Before we understand the connection between light weakening and time, let us take an argument that confirms the link between light and gravity. Einstein himself arrived at the idea that gravity affects light by an entirely different line of reasoning, in 1907. By this stage of his career, his genius had been recognized by the scientific community, but he was still employed at the Swiss Patent Office; he did not yet have a university position. He had, however, been awarded a Ph.D. by the University of Zurich for a research project in statistical mechanics.

It seems his employment duties were undemanding enough for Einstein to have plenty of time to sit and think about the nature of the physical universe. In 1907, whilst contemplating the mysteries of gravitation, he came up with an elegant line of reasoning that typifies the way in which he was able to draw profound conclusions about the world based on pure thought. Like Galileo three centuries earlier, Einstein began his deliberations on gravitation by comparing a gravitational force to an acceleration.

First, he imagined what an acceleration felt like. In the final version of the argument, he used the example of an elevator suddenly starting up. We are all familiar with the way that accelerated motion produces “g-forces”—that is, it feels just like gravity. An upwardly accelerating elevator presses you towards the floor, adding to your weight, whereas a downwardly accelerating elevator “leaves your stomach behind” as it temporarily reduces your weight. Another example of acceleration mimicking gravity is rotation.

In Stanley Kubrick’s film 2001: A Space Odyssey, the space station is shaped like a wheel, and slowly turns to create “artificial gravity” along its rim. Although Galileo and Newton were aware of the close link between acceleration and gravitation, they regarded it as an incidental feature of nature. Einstein elevated it to a fundamental principle, which he called the “principle of equivalence,” which states that, in the immediate proximity of an accelerating system, the acceleration is physically equivalent to a gravitational force.

The next step of Einstein’s argument was to note that motion has an effect on light, the Doppler Effect. A good example of the auditory Doppler effect at work is when a police car with siren blaring rushes by. The pitch of the siren falls suddenly as the car passes (wee-wee-wee- wee-wow-wow-wow . . .). This happens because the onrushing car compresses the sound waves before it, boosting their frequency. Conversely, when the car is receding, the waves coming back at you get stretched to a lower frequency.

The same thing happens with light waves: light from an approaching source suffers a frequency rise, whereas light from a receding source suffers a frequency fall (only a very small change for everyday speeds). Because the frequency of light is related to its color, the Doppler shift for light amounts to a color shift. The long-wavelength end of the visible spectrum is red, the short wavelength is blue, so an approaching source is blue-shifted, a receding source red-shifted. The Doppler Effect applies to all electromagnetic waves; it is, for example, employed in police radar traps to spot speeding motorists.

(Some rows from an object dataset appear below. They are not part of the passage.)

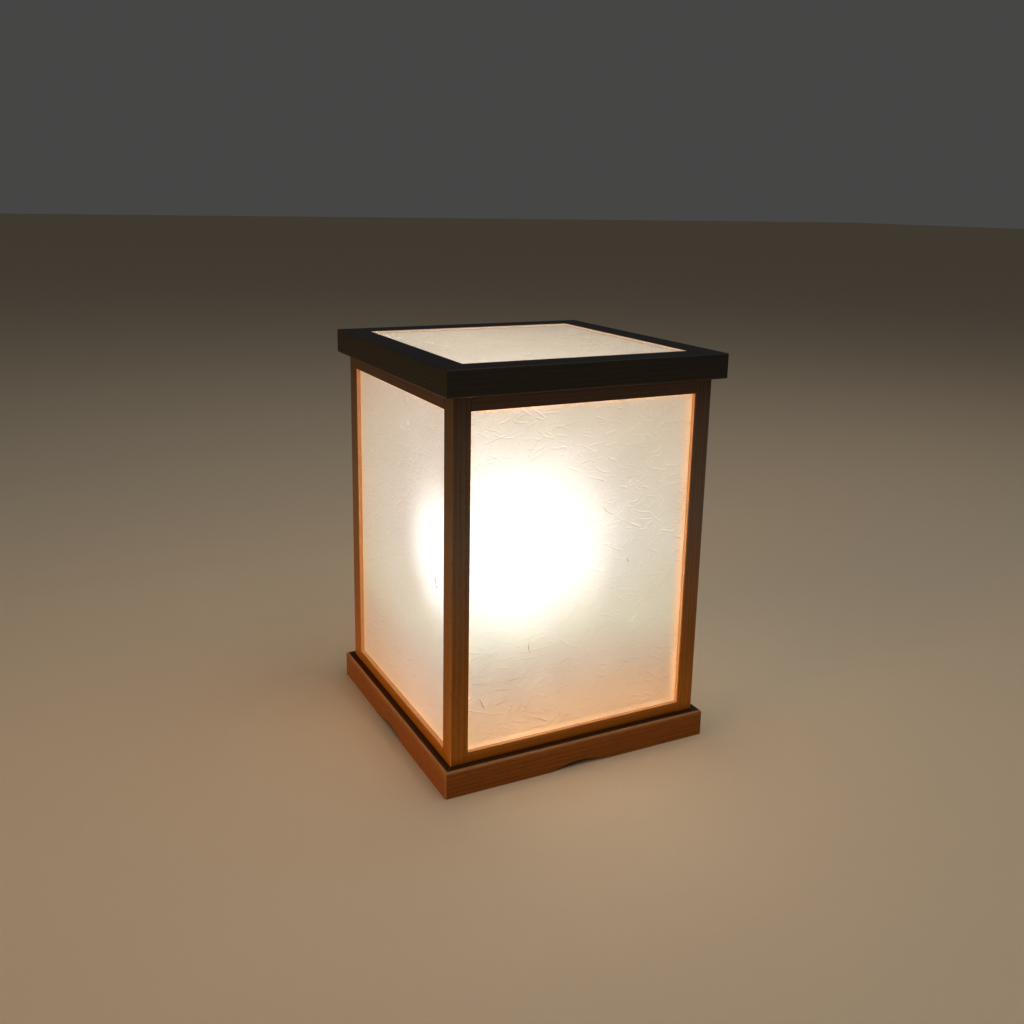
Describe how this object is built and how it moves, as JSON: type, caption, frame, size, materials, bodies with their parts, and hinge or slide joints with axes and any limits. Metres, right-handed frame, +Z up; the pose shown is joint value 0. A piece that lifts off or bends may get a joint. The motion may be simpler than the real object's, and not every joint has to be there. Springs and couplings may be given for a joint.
{
  "type": "andon floor lamp",
  "caption": "Square Japanese paper floor lantern: dark wood frame on an arched plinth, washi panels on its sides and top, lift-off lid, and a bulb on a stem inside.",
  "frame": {"origin": "centre of the footprint, on the floor under the plinth", "axes": "+Z up, towards the lid; -Y is the front, +X the right side"},
  "size_m": [0.323, 0.323, 0.44],
  "materials": {
    "stained_wood": "dark stained, thin satin lacquer",
    "plain_wood": "bare planed softwood",
    "plywood": "bare sanded plywood",
    "washi": "mulberry paper with long fibres on a clear backing, matt",
    "steel": "zinc plated",
    "brass": "plain",
    "nickel": "nickel plated",
    "porcelain": "glazed porcelain",
    "black_plastic": "moulded phenolic",
    "white_plastic": "moulded",
    "circuit_board": "white solder mask",
    "opal_diffuser": "opal, lit warm white"
  },
  "bodies": {
    "base": {"plinth_front": "stained_wood", "plinth_right": "stained_wood", "plinth_back": "stained_wood", "plinth_left": "stained_wood", "cleat_front": "plain_wood", "cleat_right": "plain_wood", "cleat_back": "plain_wood", "cleat_left": "plain_wood", "glue_blocks": "plain_wood", "bottom_board": "plywood", "board_screws": "steel", "stem_flange": "steel", "flange_screws": "steel", "stem_nuts": "steel", "lamp_stem": "steel", "cord_bush": "black_plastic", "socket_base": "black_plastic", "terminal_screws": "brass", "socket_insert": "porcelain", "socket_body": "black_plastic", "socket_shell": "brass", "socket_contact": "brass"},
    "shade": {"post_front_left": "stained_wood", "post_front_right": "stained_wood", "post_back_right": "stained_wood", "post_back_left": "stained_wood", "bottom_rail_front": "stained_wood", "bottom_rail_right": "stained_wood", "bottom_rail_back": "stained_wood", "bottom_rail_left": "stained_wood", "top_rail_front": "stained_wood", "top_rail_right": "stained_wood", "top_rail_back": "stained_wood", "top_rail_left": "stained_wood", "washi_front": "washi", "washi_right": "washi", "washi_back": "washi", "washi_left": "washi", "laths_front": "stained_wood", "laths_right": "stained_wood", "laths_back": "stained_wood", "laths_left": "stained_wood"},
    "lid": {"lid_front": "stained_wood", "lid_right": "stained_wood", "lid_back": "stained_wood", "lid_left": "stained_wood", "washi_top": "washi", "laths_top": "stained_wood", "lid_dowels": "plain_wood"},
    "bulb": {"bulb_contact": "nickel", "bulb_insulator": "black_plastic", "bulb_cap": "nickel", "bulb_housing": "white_plastic", "bulb_driver": "circuit_board", "bulb_led_board": "circuit_board", "bulb_diffuser": "opal_diffuser"}
  },
  "joints": [
    {"name": "shade_lift", "type": "slide", "parent": "base", "child": "shade", "axis": [0, 0, 1], "range_m": [0, 0.25]},
    {"name": "lid_lift", "type": "slide", "parent": "shade", "child": "lid", "axis": [0, 0, 1], "range_m": [0, 0.08]},
    {"name": "bulb_lift", "type": "slide", "parent": "base", "child": "bulb", "axis": [0, 0, 1], "range_m": [0, 0.15]}
  ]
}
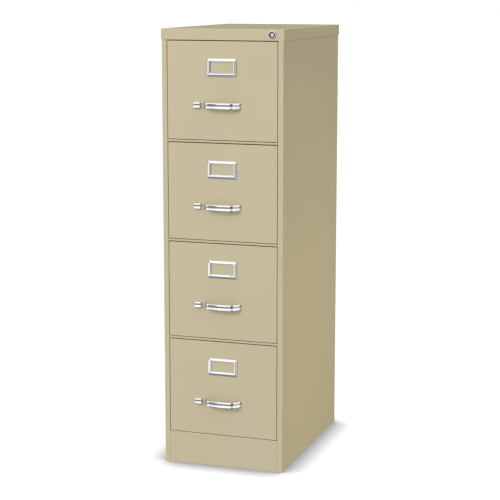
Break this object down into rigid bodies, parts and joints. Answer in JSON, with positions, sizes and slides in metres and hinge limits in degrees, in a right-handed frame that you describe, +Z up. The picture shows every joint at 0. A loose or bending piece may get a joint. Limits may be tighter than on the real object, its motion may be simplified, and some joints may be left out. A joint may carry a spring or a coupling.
{
  "type": "vertical filing cabinet",
  "caption": "Upright steel filing cabinet with stacked file drawers on telescoping slides, bow pulls, thumb latches, label frames and a gang lock.",
  "frame": {"origin": "on the floor under the middle of the cabinet, its pulls included", "axes": "+Z up, drawers open towards -Y, +X to the right as seen from the front"},
  "size_m": [0.381, 0.6158, 1.3208],
  "materials": {
    "putty_paint": "baked putty enamel with fine orange peel, satin",
    "zinc_plate": "zinc-plated rolled steel, slightly oily",
    "chrome_plate": "bright chrome plate"
  },
  "bodies": {
    "case": {"left_side_panel": "putty_paint", "right_side_panel": "putty_paint", "left_slide_rack": "zinc_plate", "right_slide_rack": "zinc_plate", "top_cap": "putty_paint", "back_panel": "putty_paint", "top_rail": "putty_paint", "rear_base_brace": "putty_paint", "kick_panel": "putty_paint", "cross_rail_1": "putty_paint", "cross_rail_2": "putty_paint", "cross_rail_3": "putty_paint", "lock_housing": "chrome_plate"},
    "lock_cylinder": {"lock_plug": "chrome_plate", "lock_cam": "zinc_plate"},
    "lock_bar": {"lock_bar": "zinc_plate"},
    "drawer_1": {"drawer_1_front": "putty_paint", "drawer_1_tray": "putty_paint", "drawer_1_label_holder": "chrome_plate", "drawer_1_pull": "chrome_plate", "drawer_1_runner_left": "zinc_plate", "drawer_1_runner_right": "zinc_plate"},
    "drawer_1_middle_slides": {"drawer_1_mid_slide_left": "zinc_plate", "drawer_1_mid_slide_right": "zinc_plate"},
    "drawer_1_latch": {"drawer_1_thumb_latch": "chrome_plate", "drawer_1_latch_bar": "zinc_plate"},
    "drawer_2": {"drawer_2_front": "putty_paint", "drawer_2_tray": "putty_paint", "drawer_2_label_holder": "chrome_plate", "drawer_2_pull": "chrome_plate", "drawer_2_runner_left": "zinc_plate", "drawer_2_runner_right": "zinc_plate"},
    "drawer_2_middle_slides": {"drawer_2_mid_slide_left": "zinc_plate", "drawer_2_mid_slide_right": "zinc_plate"},
    "drawer_2_latch": {"drawer_2_thumb_latch": "chrome_plate", "drawer_2_latch_bar": "zinc_plate"},
    "drawer_3": {"drawer_3_front": "putty_paint", "drawer_3_tray": "putty_paint", "drawer_3_label_holder": "chrome_plate", "drawer_3_pull": "chrome_plate", "drawer_3_runner_left": "zinc_plate", "drawer_3_runner_right": "zinc_plate"},
    "drawer_3_middle_slides": {"drawer_3_mid_slide_left": "zinc_plate", "drawer_3_mid_slide_right": "zinc_plate"},
    "drawer_3_latch": {"drawer_3_thumb_latch": "chrome_plate", "drawer_3_latch_bar": "zinc_plate"},
    "drawer_4": {"drawer_4_front": "putty_paint", "drawer_4_tray": "putty_paint", "drawer_4_label_holder": "chrome_plate", "drawer_4_pull": "chrome_plate", "drawer_4_runner_left": "zinc_plate", "drawer_4_runner_right": "zinc_plate"},
    "drawer_4_middle_slides": {"drawer_4_mid_slide_left": "zinc_plate", "drawer_4_mid_slide_right": "zinc_plate"},
    "drawer_4_latch": {"drawer_4_thumb_latch": "chrome_plate", "drawer_4_latch_bar": "zinc_plate"}
  },
  "joints": [
    {"name": "lock_turn", "type": "hinge", "parent": "case", "child": "lock_cylinder", "pos_m": [0.1545, -0.27635, 1.3048], "axis": [0, 1, 0], "range_deg": [0, 90.3]},
    {"name": "lock_bar_lift", "type": "slide", "parent": "case", "child": "lock_bar", "axis": [0, 0, 1], "range_m": [0, 0.007]},
    {"name": "drawer_1_slide", "type": "slide", "parent": "case", "child": "drawer_1", "axis": [0, -1, 0], "range_m": [0, 0.5]},
    {"name": "drawer_1_middle_slide", "type": "slide", "parent": "case", "child": "drawer_1_middle_slides", "axis": [0, -1, 0], "range_m": [0, 0.2501]},
    {"name": "drawer_1_latch_slide", "type": "slide", "parent": "drawer_1", "child": "drawer_1_latch", "axis": [1, 0, 0], "range_m": [0, 0.006], "stiffness_N_per_m": 400, "springref_m": -0.004},
    {"name": "drawer_2_slide", "type": "slide", "parent": "case", "child": "drawer_2", "axis": [0, -1, 0], "range_m": [0, 0.5]},
    {"name": "drawer_2_middle_slide", "type": "slide", "parent": "case", "child": "drawer_2_middle_slides", "axis": [0, -1, 0], "range_m": [0, 0.2501]},
    {"name": "drawer_2_latch_slide", "type": "slide", "parent": "drawer_2", "child": "drawer_2_latch", "axis": [1, 0, 0], "range_m": [0, 0.006], "stiffness_N_per_m": 400, "springref_m": -0.004},
    {"name": "drawer_3_slide", "type": "slide", "parent": "case", "child": "drawer_3", "axis": [0, -1, 0], "range_m": [0, 0.5]},
    {"name": "drawer_3_middle_slide", "type": "slide", "parent": "case", "child": "drawer_3_middle_slides", "axis": [0, -1, 0], "range_m": [0, 0.2501]},
    {"name": "drawer_3_latch_slide", "type": "slide", "parent": "drawer_3", "child": "drawer_3_latch", "axis": [1, 0, 0], "range_m": [0, 0.006], "stiffness_N_per_m": 400, "springref_m": -0.004},
    {"name": "drawer_4_slide", "type": "slide", "parent": "case", "child": "drawer_4", "axis": [0, -1, 0], "range_m": [0, 0.5]},
    {"name": "drawer_4_middle_slide", "type": "slide", "parent": "case", "child": "drawer_4_middle_slides", "axis": [0, -1, 0], "range_m": [0, 0.2501]},
    {"name": "drawer_4_latch_slide", "type": "slide", "parent": "drawer_4", "child": "drawer_4_latch", "axis": [1, 0, 0], "range_m": [0, 0.006], "stiffness_N_per_m": 400, "springref_m": -0.004}
  ],
  "couplings": [
    {"joint": "lock_turn", "follows": "lock_bar_lift", "rad_per_m": 224.4},
    {"joint": "drawer_1_middle_slide", "follows": "drawer_1_slide", "ratio": 0.5},
    {"joint": "drawer_2_middle_slide", "follows": "drawer_2_slide", "ratio": 0.5},
    {"joint": "drawer_3_middle_slide", "follows": "drawer_3_slide", "ratio": 0.5},
    {"joint": "drawer_4_middle_slide", "follows": "drawer_4_slide", "ratio": 0.5}
  ]
}
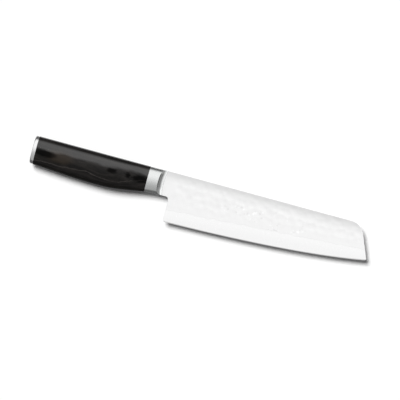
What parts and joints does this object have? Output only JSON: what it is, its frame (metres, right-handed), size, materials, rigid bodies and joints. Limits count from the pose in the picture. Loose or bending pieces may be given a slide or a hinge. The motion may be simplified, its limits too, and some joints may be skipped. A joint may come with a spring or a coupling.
{
  "type": "santoku knife",
  "caption": "Santoku kitchen knife with a flat-ground laminated blade, blunt slanted nose, scooped steel bolster, dark wooden grip and steel end cap.",
  "frame": {"origin": "middle of the knife's footprint, on the plane that its left side rests on", "axes": "+X from the butt to the tip, +Y from the cutting edge to the spine, +Z out of the blade's right face"},
  "size_m": [0.3064, 0.0438, 0.0206],
  "materials": {
    "edge_steel": "fine ground hard steel, satin",
    "layered_steel": "hammered, layered steel, bright satin",
    "satin_steel": "satin stainless steel",
    "plain_steel": "plain drawn bar, hidden",
    "laminated_wood": "near-black resin-filled laminated wood, polished",
    "polished_steel": "polished stainless steel"
  },
  "bodies": {
    "root": {"blade_core": "edge_steel", "right_cladding": "layered_steel", "left_cladding": "layered_steel", "bolster": "satin_steel", "tang_rod": "plain_steel", "handle": "laminated_wood", "end_cap": "polished_steel"}
  },
  "joints": []
}
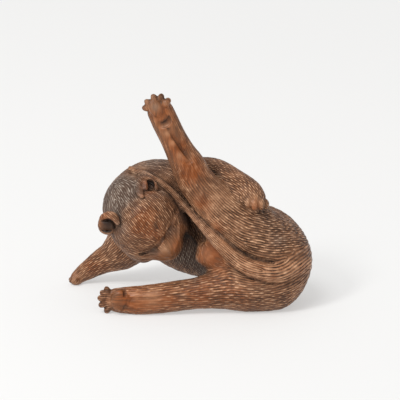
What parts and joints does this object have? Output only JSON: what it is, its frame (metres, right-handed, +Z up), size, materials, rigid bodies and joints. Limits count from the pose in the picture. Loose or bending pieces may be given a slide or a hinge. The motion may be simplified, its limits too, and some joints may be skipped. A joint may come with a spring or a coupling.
{
  "type": "wood carving of a cat",
  "caption": "Small boxwood carving of a cat sitting on its rump with one hind leg raised, its head bent down to lick its belly.",
  "frame": {"origin": "on the surface that the figure rests on, under the middle of its box", "axes": "+Z up, +X from the outstretched feet towards the rump, +Y from the belly towards the back"},
  "size_m": [0.06, 0.0304, 0.0545],
  "materials": {
    "boxwood": "stained reddish brown, hand rubbed, with carved fur"
  },
  "bodies": {
    "root": {"cat_carving": "boxwood"}
  },
  "joints": []
}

By splicing the principle of equivalence and the Doppler Effect, Einstein ingeniously deduced that gravity affects light. Imagine accelerating away from a source of light. As your speed rises, so the light will become more red-shifted by the Doppler Effect. Therefore, reasoned Einstein, it should also become red-shifted by a gravitational field because an acceleration mimics a gravitational field and should produce equivalent physical effects. Using his special theory of relativity, he was able to arrive at the formula that describes the magnitude of the gravitational, red-shift effect.

It is this red shift which saves us from the perpetuum mobile paradox because there is a relationship between the frequency of light and the energy of the corresponding photons. In fact, these two quantities are in direct proportion. Thus, if light is red-shifted, the photon energy is reduced; so, in the conveyor system, the photons arriving at the top of the device will indeed be enfeebled, and unable to excite the atoms there.